共同研究の大変さとプロジェクトの取り組み

金属材料研究所(IMR)の谷村です。前任の先生から担当を引き継ぎ気づけば3年目、グループの中ではそこそこの中堅(?)となってしまいました。

私も元々はワークショップにて一般参加者として参加した身であり、これまでに様々なイベントを企画・準備することで、プロジェクトの運営を行う側としての楽しさ・難しさを経験させていただきました。

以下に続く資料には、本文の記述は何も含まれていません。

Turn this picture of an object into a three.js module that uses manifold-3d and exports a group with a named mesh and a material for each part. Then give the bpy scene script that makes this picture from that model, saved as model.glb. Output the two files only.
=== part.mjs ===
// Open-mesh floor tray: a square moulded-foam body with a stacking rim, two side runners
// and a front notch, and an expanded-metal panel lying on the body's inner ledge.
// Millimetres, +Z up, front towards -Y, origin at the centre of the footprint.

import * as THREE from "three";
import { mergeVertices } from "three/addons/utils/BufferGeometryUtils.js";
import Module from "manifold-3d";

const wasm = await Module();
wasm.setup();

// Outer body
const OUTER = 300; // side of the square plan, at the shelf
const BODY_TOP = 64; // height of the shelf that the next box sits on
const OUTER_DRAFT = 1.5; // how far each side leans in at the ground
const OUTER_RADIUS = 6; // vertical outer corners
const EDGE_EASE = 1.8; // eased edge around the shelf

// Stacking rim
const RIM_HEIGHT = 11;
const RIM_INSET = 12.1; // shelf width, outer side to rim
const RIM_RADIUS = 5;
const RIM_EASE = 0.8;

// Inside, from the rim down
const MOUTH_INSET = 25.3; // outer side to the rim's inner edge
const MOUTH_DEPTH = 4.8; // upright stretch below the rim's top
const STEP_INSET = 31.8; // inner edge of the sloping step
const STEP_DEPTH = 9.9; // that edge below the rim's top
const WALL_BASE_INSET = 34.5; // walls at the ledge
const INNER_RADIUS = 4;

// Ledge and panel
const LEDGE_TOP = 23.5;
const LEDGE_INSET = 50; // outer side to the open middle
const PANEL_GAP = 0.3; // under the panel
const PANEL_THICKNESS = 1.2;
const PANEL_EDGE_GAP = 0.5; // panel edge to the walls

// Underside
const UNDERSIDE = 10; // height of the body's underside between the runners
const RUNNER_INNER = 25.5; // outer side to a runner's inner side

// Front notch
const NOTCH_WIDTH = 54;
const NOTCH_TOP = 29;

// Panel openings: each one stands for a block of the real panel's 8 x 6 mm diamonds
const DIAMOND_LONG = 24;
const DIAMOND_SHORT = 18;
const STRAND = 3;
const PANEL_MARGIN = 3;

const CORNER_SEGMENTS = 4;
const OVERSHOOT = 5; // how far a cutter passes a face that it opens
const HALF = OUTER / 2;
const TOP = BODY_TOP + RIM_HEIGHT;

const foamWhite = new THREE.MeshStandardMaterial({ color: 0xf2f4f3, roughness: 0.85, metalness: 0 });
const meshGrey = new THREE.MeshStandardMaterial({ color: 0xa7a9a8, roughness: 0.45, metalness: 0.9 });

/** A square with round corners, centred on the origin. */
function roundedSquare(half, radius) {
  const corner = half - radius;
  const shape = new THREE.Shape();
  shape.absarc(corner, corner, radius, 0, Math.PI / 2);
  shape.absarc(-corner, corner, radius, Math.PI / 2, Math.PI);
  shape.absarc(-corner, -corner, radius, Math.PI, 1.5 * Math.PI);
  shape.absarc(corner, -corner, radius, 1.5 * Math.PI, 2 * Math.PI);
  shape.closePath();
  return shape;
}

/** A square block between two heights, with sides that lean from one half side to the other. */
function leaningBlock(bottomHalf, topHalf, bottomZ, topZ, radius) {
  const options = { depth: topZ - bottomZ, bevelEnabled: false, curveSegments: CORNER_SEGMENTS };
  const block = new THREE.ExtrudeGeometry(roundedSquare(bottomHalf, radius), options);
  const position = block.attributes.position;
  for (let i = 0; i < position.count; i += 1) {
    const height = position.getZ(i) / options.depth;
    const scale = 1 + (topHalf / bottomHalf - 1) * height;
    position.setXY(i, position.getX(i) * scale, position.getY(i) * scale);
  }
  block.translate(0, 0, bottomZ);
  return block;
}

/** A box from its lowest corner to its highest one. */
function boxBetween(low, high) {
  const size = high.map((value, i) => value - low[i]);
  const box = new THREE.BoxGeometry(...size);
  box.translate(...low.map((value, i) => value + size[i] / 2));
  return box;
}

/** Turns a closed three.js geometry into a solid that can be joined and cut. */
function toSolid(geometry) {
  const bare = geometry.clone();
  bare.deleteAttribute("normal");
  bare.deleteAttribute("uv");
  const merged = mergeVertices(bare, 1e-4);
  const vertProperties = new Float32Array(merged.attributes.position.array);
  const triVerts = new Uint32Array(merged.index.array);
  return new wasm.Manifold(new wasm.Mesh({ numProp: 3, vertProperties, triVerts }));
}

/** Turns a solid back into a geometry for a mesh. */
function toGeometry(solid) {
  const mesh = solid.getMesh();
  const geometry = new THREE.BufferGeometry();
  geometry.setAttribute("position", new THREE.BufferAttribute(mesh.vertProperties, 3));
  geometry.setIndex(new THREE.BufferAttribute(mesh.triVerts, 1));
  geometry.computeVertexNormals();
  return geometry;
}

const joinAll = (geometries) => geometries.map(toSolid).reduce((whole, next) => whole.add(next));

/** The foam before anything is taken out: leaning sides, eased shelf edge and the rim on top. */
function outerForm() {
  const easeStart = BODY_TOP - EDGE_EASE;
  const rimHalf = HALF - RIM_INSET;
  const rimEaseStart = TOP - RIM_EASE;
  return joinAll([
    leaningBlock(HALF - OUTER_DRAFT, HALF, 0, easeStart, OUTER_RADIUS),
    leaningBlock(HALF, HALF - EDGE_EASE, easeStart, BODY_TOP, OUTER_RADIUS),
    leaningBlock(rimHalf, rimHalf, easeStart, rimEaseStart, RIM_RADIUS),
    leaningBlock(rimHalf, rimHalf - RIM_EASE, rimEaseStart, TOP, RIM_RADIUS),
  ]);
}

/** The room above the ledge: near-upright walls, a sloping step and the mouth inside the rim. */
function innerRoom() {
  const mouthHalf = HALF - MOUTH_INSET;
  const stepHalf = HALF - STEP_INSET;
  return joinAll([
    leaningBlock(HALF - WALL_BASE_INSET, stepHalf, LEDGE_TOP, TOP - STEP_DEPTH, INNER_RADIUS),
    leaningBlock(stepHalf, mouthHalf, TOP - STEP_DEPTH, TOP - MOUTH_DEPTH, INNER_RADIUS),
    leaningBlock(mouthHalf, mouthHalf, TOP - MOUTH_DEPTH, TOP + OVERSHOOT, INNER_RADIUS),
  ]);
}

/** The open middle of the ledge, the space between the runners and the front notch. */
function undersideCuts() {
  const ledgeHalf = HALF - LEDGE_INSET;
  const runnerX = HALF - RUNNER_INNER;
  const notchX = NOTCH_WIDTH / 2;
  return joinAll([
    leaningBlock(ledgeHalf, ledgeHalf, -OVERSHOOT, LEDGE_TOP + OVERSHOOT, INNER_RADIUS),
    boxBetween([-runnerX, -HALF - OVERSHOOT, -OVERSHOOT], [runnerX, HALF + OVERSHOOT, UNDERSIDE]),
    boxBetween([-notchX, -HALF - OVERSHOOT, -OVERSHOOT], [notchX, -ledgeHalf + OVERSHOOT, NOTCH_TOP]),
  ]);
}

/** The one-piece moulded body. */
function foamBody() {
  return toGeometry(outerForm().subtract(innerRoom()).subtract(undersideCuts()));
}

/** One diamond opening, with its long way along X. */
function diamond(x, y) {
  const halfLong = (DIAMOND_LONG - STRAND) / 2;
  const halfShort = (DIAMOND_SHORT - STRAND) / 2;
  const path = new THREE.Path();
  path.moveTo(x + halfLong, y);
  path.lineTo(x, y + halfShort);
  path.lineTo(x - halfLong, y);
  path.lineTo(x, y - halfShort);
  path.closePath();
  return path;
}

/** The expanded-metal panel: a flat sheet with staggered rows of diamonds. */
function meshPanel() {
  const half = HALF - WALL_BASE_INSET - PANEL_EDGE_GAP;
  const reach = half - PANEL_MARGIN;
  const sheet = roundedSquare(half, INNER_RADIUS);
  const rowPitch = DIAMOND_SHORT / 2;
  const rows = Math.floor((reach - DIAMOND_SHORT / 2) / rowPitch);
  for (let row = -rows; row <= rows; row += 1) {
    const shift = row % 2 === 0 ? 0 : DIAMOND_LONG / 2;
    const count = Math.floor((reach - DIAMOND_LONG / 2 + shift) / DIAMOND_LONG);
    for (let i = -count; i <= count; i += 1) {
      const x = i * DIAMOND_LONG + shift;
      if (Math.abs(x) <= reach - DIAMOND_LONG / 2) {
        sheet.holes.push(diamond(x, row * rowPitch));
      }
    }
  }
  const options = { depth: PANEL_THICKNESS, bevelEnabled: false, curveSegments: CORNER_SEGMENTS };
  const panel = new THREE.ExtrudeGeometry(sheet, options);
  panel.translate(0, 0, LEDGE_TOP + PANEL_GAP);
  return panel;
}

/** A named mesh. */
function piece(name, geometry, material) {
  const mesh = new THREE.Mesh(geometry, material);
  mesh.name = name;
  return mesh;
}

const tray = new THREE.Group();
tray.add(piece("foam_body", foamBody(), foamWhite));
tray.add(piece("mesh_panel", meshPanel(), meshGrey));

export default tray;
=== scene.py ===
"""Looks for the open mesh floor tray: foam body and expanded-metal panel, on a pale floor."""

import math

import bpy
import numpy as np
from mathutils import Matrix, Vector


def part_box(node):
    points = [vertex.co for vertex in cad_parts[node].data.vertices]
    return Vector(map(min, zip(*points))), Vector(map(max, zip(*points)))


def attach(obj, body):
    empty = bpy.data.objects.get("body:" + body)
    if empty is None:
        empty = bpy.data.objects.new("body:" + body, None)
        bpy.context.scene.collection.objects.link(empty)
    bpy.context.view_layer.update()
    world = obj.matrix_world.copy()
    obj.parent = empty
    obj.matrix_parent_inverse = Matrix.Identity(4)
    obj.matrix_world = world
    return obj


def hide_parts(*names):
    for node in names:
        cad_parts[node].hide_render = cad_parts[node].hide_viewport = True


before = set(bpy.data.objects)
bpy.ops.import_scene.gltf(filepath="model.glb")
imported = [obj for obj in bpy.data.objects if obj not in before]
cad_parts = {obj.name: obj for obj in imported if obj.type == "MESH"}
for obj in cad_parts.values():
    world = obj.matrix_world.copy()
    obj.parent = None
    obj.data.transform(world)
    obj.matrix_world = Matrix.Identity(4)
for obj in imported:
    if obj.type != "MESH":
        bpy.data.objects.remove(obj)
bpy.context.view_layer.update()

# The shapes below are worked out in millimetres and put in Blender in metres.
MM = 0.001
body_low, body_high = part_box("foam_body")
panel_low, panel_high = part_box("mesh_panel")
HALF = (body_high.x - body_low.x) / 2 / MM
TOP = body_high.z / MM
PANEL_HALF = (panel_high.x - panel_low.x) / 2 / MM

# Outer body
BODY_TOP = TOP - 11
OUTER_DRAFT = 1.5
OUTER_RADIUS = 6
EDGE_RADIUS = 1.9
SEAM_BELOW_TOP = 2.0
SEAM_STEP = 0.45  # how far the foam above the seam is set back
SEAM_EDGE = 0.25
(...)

およそ半年前、今年度中にはオンサイトのイベントを開催できるといいなあということをワーキンググループ会議で話していたことを記憶していますが、最近では新型コロナウイルスが再び蔓延しつつあり、アンサンブルプロジェクトのみならず、各種学会などのオンサイト開催が再び遠のいたようで歯痒い気持ちでいる昨今です。

さて、本来このような場では、「共同研究の素晴らしさ」というポジティブな観点からのアンサンブルプロジェクトの魅力をお伝えするべきだと思いますが、これについてはワーキンググループの他の先生方がこれまで発信してきた、あるいは今後発信していってもらえると思いますので、ここではあえて「共同研究を開始することの大変さ」というネガティブな点について述べ、アンサンブルブルプロジェクトの役割についての所見を述べさせていただければと思います。ダイバーシティの重要性が唱えられている昨今、グループ内に一人くらいそういうへそ曲がりが存在してもいいのではないでしょうか?
(以下で述べるのは谷村個人の見解であり、ワーキンググループ全体の総意ではないことをあらかじめお断りさせていただきます)

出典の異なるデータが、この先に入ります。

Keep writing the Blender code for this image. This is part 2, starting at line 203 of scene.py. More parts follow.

まず、異分野共同研究を開始することは率直に言ってかなり勇気のいることである、と言えると思います。共同研究の開始には「自分と異なるバックグラウンドを持つ研究者と出会い」、「新しい研究を計画・実行する」という2つのハードルを乗り越える必要があります。実験・データ解析・学生指導などの日々の業務に追われる身において、業績にはつながらないかもしれない萌芽的な仕事を新たに開始するということはなかなか大変で、それよりは現在行っている研究に集中し、着実な成果を出したほうが良いのではないかと考えてしまう、ということについては若手研究者の方であれば共感をいただけるのではないでしょうか。
私の所属する金属材料研究所には先端エネルギー材料理工共創研究センター(通称E-IMR)が設置されており、そこでも異なる研究室間の若手研究者の連携を促進するため、エネルギー関連の共同研究を行う若手研究者グループに予算を提供する、というプロジェクトが行われています。予算額は小規模の科研費予算に匹敵する程度には大きい額で、若手研究者にとってはかなりお得な制度となっているのですが、毎年1,2グループしか申請せず金研所属の若手研究者間の連携がなかなかうまく行っていない(?)ことを示す例となっています。

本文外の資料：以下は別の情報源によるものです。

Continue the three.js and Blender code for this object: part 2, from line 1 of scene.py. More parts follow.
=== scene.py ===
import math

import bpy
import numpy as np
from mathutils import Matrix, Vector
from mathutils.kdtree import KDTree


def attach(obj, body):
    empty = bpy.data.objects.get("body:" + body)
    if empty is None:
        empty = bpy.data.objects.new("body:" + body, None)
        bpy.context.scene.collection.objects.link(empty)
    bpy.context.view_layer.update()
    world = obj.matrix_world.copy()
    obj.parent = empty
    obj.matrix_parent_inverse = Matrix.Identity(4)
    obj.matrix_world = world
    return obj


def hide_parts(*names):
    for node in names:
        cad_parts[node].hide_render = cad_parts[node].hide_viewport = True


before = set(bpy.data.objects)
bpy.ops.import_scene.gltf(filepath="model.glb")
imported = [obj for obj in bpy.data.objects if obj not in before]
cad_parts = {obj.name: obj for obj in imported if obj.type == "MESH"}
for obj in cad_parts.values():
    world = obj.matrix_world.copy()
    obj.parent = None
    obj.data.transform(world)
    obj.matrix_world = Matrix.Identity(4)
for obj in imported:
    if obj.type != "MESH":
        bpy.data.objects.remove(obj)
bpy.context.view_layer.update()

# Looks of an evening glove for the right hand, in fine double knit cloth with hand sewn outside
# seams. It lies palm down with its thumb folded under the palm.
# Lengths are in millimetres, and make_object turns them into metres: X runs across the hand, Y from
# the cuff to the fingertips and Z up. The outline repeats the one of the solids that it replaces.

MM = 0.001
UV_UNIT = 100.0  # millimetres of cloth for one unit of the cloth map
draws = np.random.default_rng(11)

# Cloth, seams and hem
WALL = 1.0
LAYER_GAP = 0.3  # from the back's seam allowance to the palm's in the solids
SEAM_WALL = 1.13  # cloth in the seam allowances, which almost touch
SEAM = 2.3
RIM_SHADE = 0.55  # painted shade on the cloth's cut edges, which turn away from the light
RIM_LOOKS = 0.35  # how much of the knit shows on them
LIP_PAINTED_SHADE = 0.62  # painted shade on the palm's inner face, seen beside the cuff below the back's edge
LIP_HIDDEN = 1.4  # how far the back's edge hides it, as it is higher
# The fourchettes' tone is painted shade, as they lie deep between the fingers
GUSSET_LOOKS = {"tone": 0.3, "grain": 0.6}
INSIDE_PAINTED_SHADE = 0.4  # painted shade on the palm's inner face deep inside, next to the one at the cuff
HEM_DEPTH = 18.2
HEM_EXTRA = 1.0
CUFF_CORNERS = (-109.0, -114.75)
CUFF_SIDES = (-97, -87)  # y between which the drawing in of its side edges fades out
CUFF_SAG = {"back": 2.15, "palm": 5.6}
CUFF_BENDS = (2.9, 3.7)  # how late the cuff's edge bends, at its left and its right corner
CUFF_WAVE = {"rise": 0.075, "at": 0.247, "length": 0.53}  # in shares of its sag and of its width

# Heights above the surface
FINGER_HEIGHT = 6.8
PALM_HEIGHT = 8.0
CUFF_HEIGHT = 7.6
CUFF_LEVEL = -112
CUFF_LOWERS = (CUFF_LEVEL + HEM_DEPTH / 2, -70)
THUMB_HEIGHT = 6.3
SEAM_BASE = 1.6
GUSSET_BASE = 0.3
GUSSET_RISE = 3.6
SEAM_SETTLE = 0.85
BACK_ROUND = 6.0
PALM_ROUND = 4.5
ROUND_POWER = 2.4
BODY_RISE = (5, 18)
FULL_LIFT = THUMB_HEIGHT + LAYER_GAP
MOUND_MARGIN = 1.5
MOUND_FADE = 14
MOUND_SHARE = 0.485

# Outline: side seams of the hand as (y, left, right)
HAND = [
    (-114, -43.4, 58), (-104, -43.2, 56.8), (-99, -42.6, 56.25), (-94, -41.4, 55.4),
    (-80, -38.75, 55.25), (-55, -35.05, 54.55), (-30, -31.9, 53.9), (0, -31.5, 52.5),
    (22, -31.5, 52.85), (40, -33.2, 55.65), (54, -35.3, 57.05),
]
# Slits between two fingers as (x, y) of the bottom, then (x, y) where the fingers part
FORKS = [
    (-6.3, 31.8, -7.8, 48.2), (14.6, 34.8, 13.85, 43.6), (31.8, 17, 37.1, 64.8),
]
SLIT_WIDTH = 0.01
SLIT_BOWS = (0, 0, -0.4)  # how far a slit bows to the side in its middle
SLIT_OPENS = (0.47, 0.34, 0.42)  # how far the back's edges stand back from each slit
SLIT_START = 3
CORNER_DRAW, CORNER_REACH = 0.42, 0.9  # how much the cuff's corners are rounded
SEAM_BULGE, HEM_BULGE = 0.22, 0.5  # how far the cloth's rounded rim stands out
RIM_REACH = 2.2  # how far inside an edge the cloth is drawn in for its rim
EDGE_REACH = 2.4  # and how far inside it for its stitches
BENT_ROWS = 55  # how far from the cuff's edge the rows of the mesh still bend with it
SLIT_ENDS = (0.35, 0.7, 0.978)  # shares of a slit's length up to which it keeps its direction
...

一方で、「世代の近い若手研究者との交流を図りたい」「他人の研究を理解して見聞を深め、更に可能であれば自分の専門を活かしたい」という共同研究に対するポジティブな考えも、多くの若手研究者に共通しているものだと思います。
上記のような点を踏まえ、若手アンサンブルプロジェクトでは、ハードルの1つ目である「若手研究者の出会いの場を提供」し、「より申請者にかかる負担の少ない形での研究支援」を行うことにあると考え、様々な取り組みを行ってきています。例として前者については毎年ワークショップという形でイベントを開催し、懇親会を通じて参加者の交流を図っています。オンサイトでの開催が困難な状況下、前回のワークショップはwebアプリ上で、バーチャルポスターセッション、オンライン懇親会という新しい形で行われました。後者については昨年度から、申請書の簡素化を行い、採択にあたってはランダム抽選を行うなど、新しい試みが行われています。

この記事を読まれた東北大学の若手研究者の皆様におかれましては、ぜひ一度ワークショップ会場に足を運んでいただき、異分野交流を楽しんでいただきたいと思います。そこで共同研究の話が持ち上がれば、研究計画などは自然に進むものだと思いますし、分野が違いすぎて共同研究の話につながらなくとも、学内に知り合いの研究者が一人でも増えるということは、なかなか楽しい・心強いものかと思います。

今後も引き続き「共同研究の大変さ」を乗り越え、より多くの方が、より気軽に参加できる若手研究者間の交流の場を提供し、気楽な異分野共同研究を実現するように、ワーキンググループ内で新しい取り組みを行っていきたいと思います。